Music and spirituality

 

For me, this is a very difficult matter to put into words. It’s something that’s very personal, perhaps the most personal of all. It’s so far beyond what it’s possible to say that I always have great difficulty in discussing it...

 

If we put it in very pragmatic and practical terms, we can say that I am a religious person, who believes in certain dogmas and have a certain spiritual life, which I try to transmit, in some way, through music. In the same way as when I hear Bach’s Mass in B Minor, I feel within me an emotion that, in a way, transports me and takes me somewhat out of this world – so there’s a kind of very mystical moment, which has some strength – I try to do the same with my music in relation to other people, especially with music of religious character.
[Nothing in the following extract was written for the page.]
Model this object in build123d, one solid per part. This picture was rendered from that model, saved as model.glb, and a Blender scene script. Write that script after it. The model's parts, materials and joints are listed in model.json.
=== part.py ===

I can’t give you any reason, but there are cases when people say: “It’s music that has spirituality, a music that transmits spiritual feelings”.

 

One of the most beautiful texts ever, which Messiaen himself used, moreover, is the descent of the New Jerusalem to Earth, in which there is the description of the New Jerusalem with the colours and the stones employed, and each door has a particular colour and a particular stone – it’s a description of an extraordinary beauty. So, on the one hand there’s the text itself with this transcendental character, which makes it beautiful, and then there’s the aspect of the message, which is also extremely important. There are spiritual meanings for each of the verses, each of the phrases and each of the words.